Guernsey's corporate insolvency regime

30 August 2024

Guernsey operates a modern and flexible corporate insolvency regime, and the jurisdiction benefits from a professional services infrastructure including skilled and qualified administrators, insolvency practitioners and lawyers, and an experienced and independent judiciary.

Corporate insolvency in Guernsey is governed by the following legislation:

-      The Companies (Guernsey) Law, 2008 (the "Law");

-      The Companies (Guernsey) Law, 2008 (Insolvency) (Amendment) Ordinance, 2020 (the "Ordinance"); and

-      The Companies (Guernsey) (Insolvency Rules) Regulations, 2022 (the "Insolvency Rules").

The Royal Court of Guernsey (Ordinary Division) (the "Court") has jurisdiction to make orders in respect of the following insolvency measures:

-      administration;

-      winding up (voluntary and compulsory winding up);

-      schemes of arrangement; and

-      receivership.

These statutory measures are only applicable to companies and protected cell companies.  Separate statutory provisions are applicable to the winding up of partnerships, limited partnerships, foundations and trusts. 

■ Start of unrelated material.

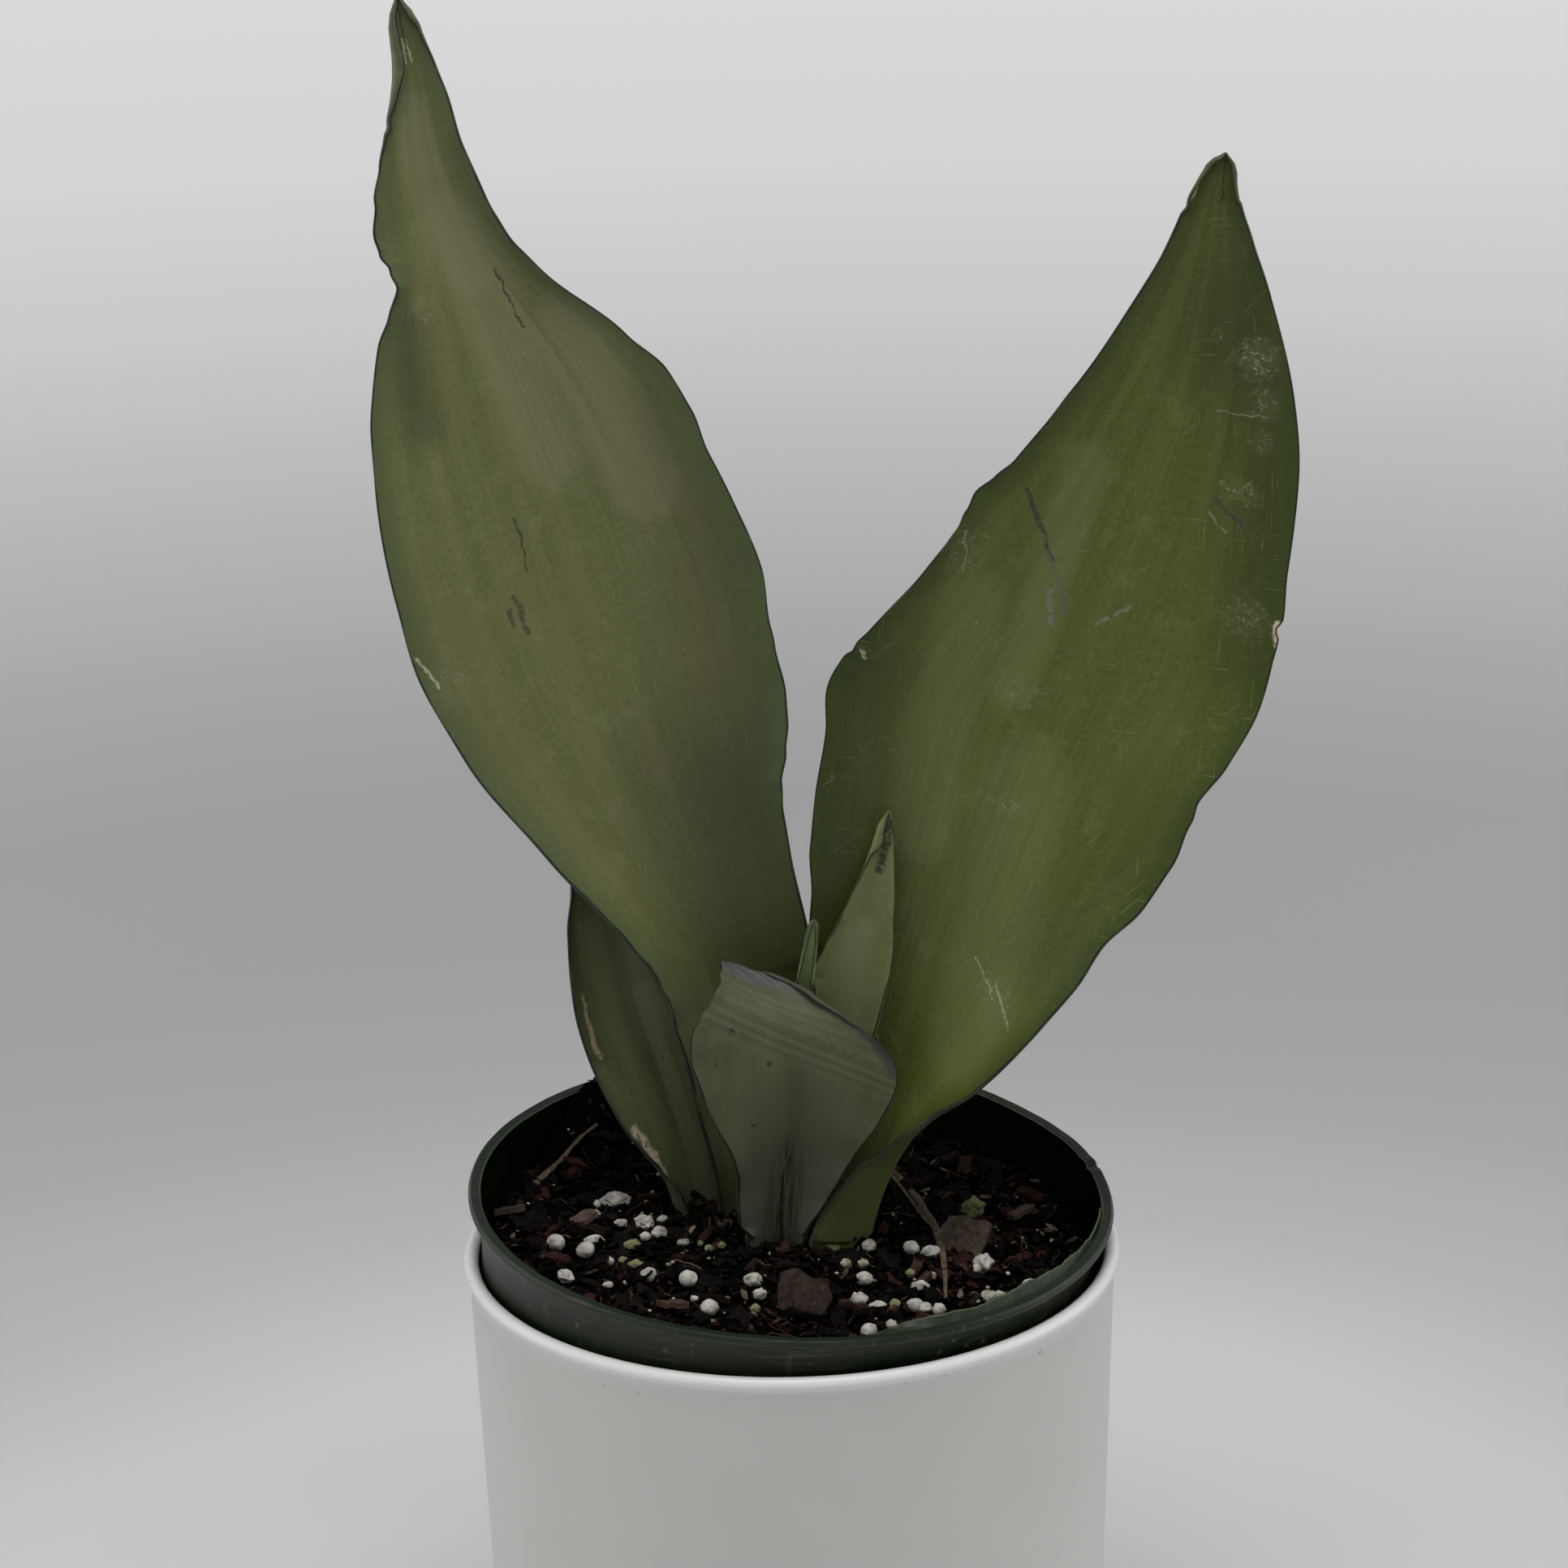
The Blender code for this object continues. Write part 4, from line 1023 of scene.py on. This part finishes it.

Insolvency practitioners in Guernsey are encouraged to use the Guernsey Insolvency Practice Statements (GIPS), which are guidance notes based on UK Statements of Insolvency Practice that set out best practice principles and compliance standards with which practitioners are encouraged to comply.  These measures are voluntary and are not binding on practitioners. 

Administration

The purpose of administration is to maintain the company as a going concern or achieve a more advantageous realisation of the company's assets than would be effected on a winding up.

-      The administrator may do all things necessary or expedient for the management of the company's affairs, business and property (or cell, as the case may be), including the power to remove or appoint any director and call any meeting of members or creditors;

-      An application may be made by the company, directors, any member, creditor, liquidator, or incorporated or protected cell (if applicable);

-      Notice shall be delivered to the register at least two clear days before the application is heard by the Court; and

-      Expedited or "pre-pack" administrations are available in Guernsey under the current legislative framework, the first case of which was successfully brought before the Court by this firm in 2014 (for more information, please see our briefing here).

Voluntary winding up

Voluntary winding up is an out of court process which commences upon the passing of the resolution for voluntary winding up.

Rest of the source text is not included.